Let $P(n_1, \dots, n_I \mid B, b_{1:I})$ denote the uniform distribution that we are interested in. We can use chain rule and dynamic programming to sample from $P$ efficiently. First, we use chain rule to write $P$ as follows:
$$
\begin{align}
P(n_1, \dots, n_I \mid B, b_{1:I}) &= P(n_I \mid B, b_{1:I}) P(n_1, \dots, n_{I-1} \mid n_I, B, b_{1:I}) \\
&= P(n_I \mid B, b_{1:I}) P(n_1, \dots, n_{I-1} \mid B-n_I, b_{1:I-1}) \quad (1)
\end{align}
$$
where $P(n_I | B, b_{1:I}) = \sum_{n_1, \dots, n_{I-1}} P(n_1, \dots, n_I | B, b_{1:I})$ is the marginal distribution of $n_I$. Note that $P(n_I | B, b_{1:I})$ is a discrete distribution and can be computed efficiently using dynamic programming. Also, note that the second term in (1) can be computed recursively. We sample $n_I$ in the first round of the recursion, update the total number of balls to $B - n_I$ and recurse to sample $n_{I-1}$ in the next round.
The following is a Matlab implementation of the idea. The complexity of the algorithm is $O(I \times B \times K)$ where $K = \max_{i=1}^I b_i$. The code uses randomly generated $m_i$s in each run.
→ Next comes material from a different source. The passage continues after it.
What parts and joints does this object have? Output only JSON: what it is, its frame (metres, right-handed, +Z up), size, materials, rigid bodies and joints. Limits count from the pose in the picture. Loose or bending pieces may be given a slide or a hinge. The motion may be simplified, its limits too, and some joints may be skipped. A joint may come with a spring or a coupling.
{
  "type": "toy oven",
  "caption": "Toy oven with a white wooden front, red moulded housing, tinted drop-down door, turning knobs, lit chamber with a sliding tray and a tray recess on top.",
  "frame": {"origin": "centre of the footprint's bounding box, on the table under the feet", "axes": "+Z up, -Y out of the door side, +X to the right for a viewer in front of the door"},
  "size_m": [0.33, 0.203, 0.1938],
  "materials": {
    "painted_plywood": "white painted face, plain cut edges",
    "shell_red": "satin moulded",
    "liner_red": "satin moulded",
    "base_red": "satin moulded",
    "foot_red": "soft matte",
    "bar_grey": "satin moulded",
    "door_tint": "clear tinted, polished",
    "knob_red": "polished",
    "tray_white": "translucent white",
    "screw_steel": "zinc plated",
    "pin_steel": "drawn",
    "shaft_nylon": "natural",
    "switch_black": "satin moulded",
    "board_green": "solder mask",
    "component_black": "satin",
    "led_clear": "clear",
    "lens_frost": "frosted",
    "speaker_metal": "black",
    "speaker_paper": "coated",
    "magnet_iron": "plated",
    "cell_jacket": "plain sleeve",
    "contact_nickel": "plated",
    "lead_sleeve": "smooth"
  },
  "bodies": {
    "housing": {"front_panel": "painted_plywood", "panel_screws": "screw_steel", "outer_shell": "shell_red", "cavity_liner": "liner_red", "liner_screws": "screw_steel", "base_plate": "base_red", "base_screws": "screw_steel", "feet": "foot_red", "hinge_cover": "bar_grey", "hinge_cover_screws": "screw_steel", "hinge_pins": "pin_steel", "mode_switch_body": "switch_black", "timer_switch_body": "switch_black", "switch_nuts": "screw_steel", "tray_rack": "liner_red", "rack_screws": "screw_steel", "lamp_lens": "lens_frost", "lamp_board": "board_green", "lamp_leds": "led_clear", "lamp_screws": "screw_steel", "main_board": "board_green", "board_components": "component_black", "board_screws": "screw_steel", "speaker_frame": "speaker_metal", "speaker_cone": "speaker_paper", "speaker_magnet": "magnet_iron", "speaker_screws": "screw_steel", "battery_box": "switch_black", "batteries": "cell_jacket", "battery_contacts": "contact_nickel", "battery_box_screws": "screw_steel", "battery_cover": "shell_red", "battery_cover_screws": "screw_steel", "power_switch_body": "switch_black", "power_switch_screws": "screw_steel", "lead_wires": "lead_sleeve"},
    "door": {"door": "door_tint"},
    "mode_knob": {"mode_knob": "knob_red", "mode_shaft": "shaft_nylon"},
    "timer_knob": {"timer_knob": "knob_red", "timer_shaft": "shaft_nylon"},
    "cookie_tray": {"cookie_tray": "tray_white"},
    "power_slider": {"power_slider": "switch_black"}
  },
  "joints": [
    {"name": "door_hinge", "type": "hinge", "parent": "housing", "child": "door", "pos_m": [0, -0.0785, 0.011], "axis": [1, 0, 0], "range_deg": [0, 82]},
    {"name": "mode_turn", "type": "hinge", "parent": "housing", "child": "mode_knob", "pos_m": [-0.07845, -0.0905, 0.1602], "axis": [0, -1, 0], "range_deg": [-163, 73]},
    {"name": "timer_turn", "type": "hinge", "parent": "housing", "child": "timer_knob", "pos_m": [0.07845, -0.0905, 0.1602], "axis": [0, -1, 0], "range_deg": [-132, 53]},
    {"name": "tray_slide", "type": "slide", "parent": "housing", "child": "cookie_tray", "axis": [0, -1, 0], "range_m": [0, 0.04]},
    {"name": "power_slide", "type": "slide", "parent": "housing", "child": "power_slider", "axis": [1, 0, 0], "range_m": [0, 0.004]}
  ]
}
As a result, some of the generated test cases may not have any valid solution, in which case the code prints out a warning message. 
global dpm b

I = 5; % number of colors
N = 300; % total number of balls

m = randi(50, 1, I)-1; % minimum number of balls from each from each color
M = 99*ones(1, I); % maximum number of balls from each color

% print original constraints
print_constraints(I, N, m, M, 'original constraints');

% remove the lower bound constraints
b = M - m;
B = N - sum(m);
m = zeros(size(m));

% print transformed constraints
print_constraints(I, B, zeros(1, I), b, 'transformed constraints');

% initialize the dynamic programming matrix (dpm)
% if dpm(i, n) <> -1, it denotes the value of the following marginal probability
% \sum_{k=1}^{i-1} P(n_1, ..., n_i |
dpm = -ones(I, B);

% sample the number of balls of each color, one at a time, using chain rule
running_B = B;  % we change the value of "running_B" on the fly, as we sample balls of different colors
for i = I : -1 : 1
    % compute marginal distribution P(n_i)
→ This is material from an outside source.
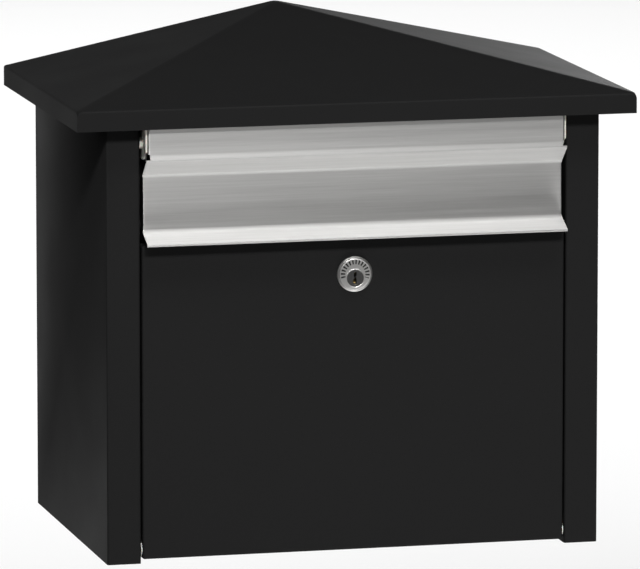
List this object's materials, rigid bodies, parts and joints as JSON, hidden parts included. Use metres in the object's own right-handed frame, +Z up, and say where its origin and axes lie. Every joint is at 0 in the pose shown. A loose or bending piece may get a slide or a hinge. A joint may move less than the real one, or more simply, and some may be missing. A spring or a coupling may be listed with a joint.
{
  "type": "wall mounted mailbox",
  "caption": "Wall mounted mailbox with a hipped overhanging roof, a lifting brushed steel mail flap over a slot, and a drop-down front door with a cam lock.",
  "frame": {"origin": "centre of the four wall holes, on the wall side of the back panel", "axes": "+Z up, +Y into the wall, +X to the right seen from the front; the front faces -Y"},
  "size_m": [0.425, 0.2662, 0.385],
  "materials": {
    "black_powder_coat": "satin powder coat",
    "brushed_stainless": "brushed along its length",
    "zinc_plated_steel": "bright zinc plated",
    "polished_nickel": "polished",
    "satin_nickel": "satin",
    "wafer_brass": "as stamped",
    "natural_nylon": "moulded",
    "black_rubber": "matt"
  },
  "bodies": {
    "housing": {"left_side_panel": "black_powder_coat", "right_side_panel": "black_powder_coat", "back_panel": "black_powder_coat", "floor_pan": "black_powder_coat", "front_header": "black_powder_coat", "roof_cap": "black_powder_coat", "roof_bracket_left": "black_powder_coat", "roof_bracket_right": "black_powder_coat", "roof_screws": "zinc_plated_steel", "roof_nuts": "zinc_plated_steel", "flap_pin_left": "zinc_plated_steel", "flap_pin_right": "zinc_plated_steel", "flap_bumpers": "black_rubber", "door_pin_left": "zinc_plated_steel", "door_pin_right": "zinc_plated_steel", "door_bumpers": "black_rubber"},
    "flap": {"mail_flap": "brushed_stainless", "flap_bushings": "natural_nylon"},
    "door": {"door_panel": "black_powder_coat", "door_bushings": "natural_nylon", "lock_housing": "polished_nickel", "lock_nut": "zinc_plated_steel"},
    "lock_barrel": {"lock_plug": "satin_nickel", "lock_wafers": "wafer_brass", "lock_cam": "zinc_plated_steel", "cam_screw": "zinc_plated_steel"}
  },
  "joints": [
    {"name": "flap_hinge", "type": "hinge", "parent": "housing", "child": "flap", "pos_m": [0, -0.245, 0.149], "axis": [-1, 0, 0], "range_deg": [0, 70]},
    {"name": "door_hinge", "type": "hinge", "parent": "housing", "child": "door", "pos_m": [0, -0.244, -0.155], "axis": [1, 0, 0], "range_deg": [0, 100]},
    {"name": "lock_turn", "type": "hinge", "parent": "door", "child": "lock_barrel", "pos_m": [0, -0.251, 0.0432], "axis": [0, -1, 0], "range_deg": [0, 90]}
  ]
}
    % instead of P(n_i) we compute q(n_i) which is un-normalized.
    q_ni = zeros(1, b(i) + 1); % possibilities for ni are 0, 1, ..., b(i)
    for ni = 0 : b(i)
        q_ni(ni+1) = dpfunc(i-1, running_B-ni);
    end
    if(sum(q_ni) == 0)
        fprintf('Impossible!!! constraints can not be satisfied!\n');
        return;
    end
    P_ni = q_ni / sum(q_ni);
    ni = discretesample(P_ni, 1) - 1;
    fprintf('n_%d=%d\n', i, ni);
    running_B = running_B - ni;
end

where the function print_constraints is 
function [] = print_constraints(I, N, m, M, note)
    fprintf('\n------ %s ------ \n', note);
    fprintf('%d <= n_%d <= %d\n', [m; [1:I]; M]);
    fprintf('========================\n');
    fprintf('sum_{i=1}^%d n_i = %d\n', I, N);
end

and the function dpfunc performs the dynamic programming computation as follows:
function res = dpfunc(i, n)
    global dpm b

    % check boundary cases
    if(n == 0)
        res = 1;
        return;
    end
    if(i == 0) % gets here only if n <> 0
        res = 0;
        return;
    end

    if(n < 0)
        res = 0;
        return;
    end

    if(dpm(i, n) == -1) % if <> -1, it has been compute before, so, just use it!
        % compute the value of dpm(i, n) = \sum_{n_1, ..., n_i} valid(n, n_1, ..., n_i)
        % where "valid" return 1 if \sum_{j=1}^i n_i = n and 0 <= n_i <= b_i, for all i
        % and 0 otherwise.
        dpm(i, n) = 0;
        for ni = 0 : b(i)
            dpm(i, n) = dpm(i, n) + dpfunc(i-1, n-ni);
        end
    end
    res = dpm(i, n);
end

and finally, the function discretesample(p, 1) draws a random sample from the discrete distribution $p$. You can find one implementation of this function here.